The argument that employment can be terminated without cause so long as minimum notice or compensation is given, on the other hand, would have the effect of rendering many of the Unjust Dismissal remedies meaningless or redundant. Only by interpreting the Unjust Dismissal scheme as representing a displacement of the employer’s ability at common law to fire an employee without reasons if reasonable notice is given, does the scheme and its remedial package make sense. That is how the 1978 provisions have been almost universally applied. It is an outcome that is anchored in parliamentary intention, statutory language, arbitral jurisprudence, and labour relations practice. To decide otherwise would fundamentally undermine Parliament’s remedial purpose.
Per McLachlin C.J. and Karakatsanis, Wagner and Gascon JJ.: The standard of review in this case is reasonableness and the Adjudicator’s decision was reasonable and should be restored. Justice Abella’s disposition of the appeal on the merits and her analysis of the two conflicting interpretations of the Unjust Dismissal provisions of the Code are agreed with.
It is wonderfully refreshing that our Supreme Court took a thoughtful review of this issue and actually got it right. This should put to rest a controversy that never should have happened in the first place.

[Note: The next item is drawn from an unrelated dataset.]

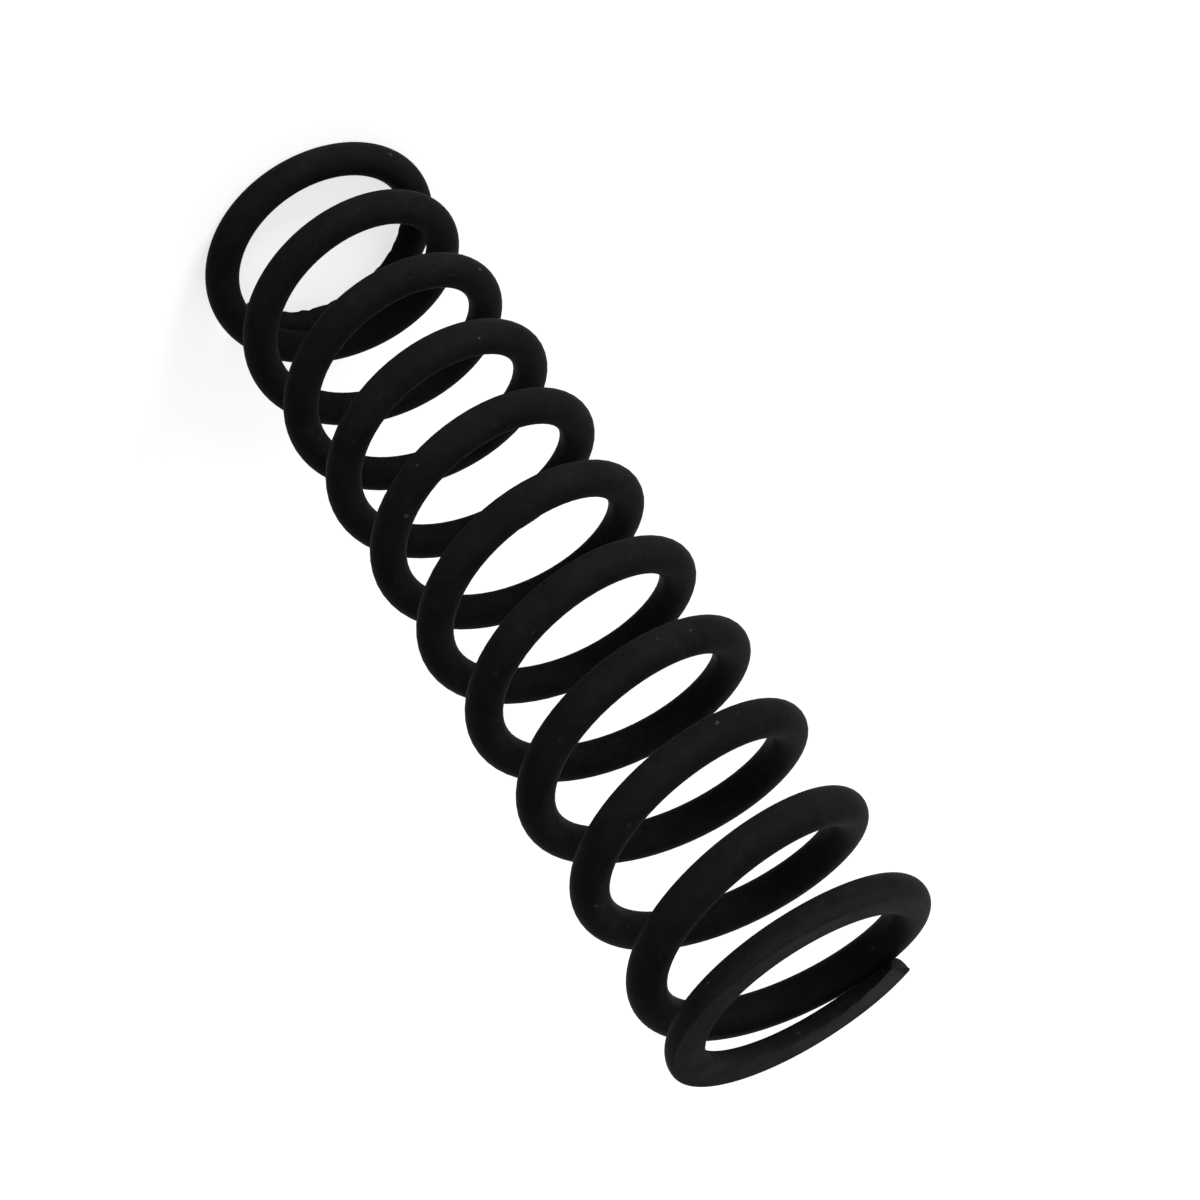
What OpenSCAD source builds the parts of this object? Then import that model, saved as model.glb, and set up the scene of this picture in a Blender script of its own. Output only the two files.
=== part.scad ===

Moreover this decision may well spark a renewed interest in this little known section of federal employment law that many employees and many lawyers are not aware of . The rights and remedies available to non-unionized federally regulated employees under the Code are far superior to those available under the common law.
Maybe one day the Supremes will have a chance to look at the confused state of the law on ESA only termination agreements and also provide some thoughtful law on that topic.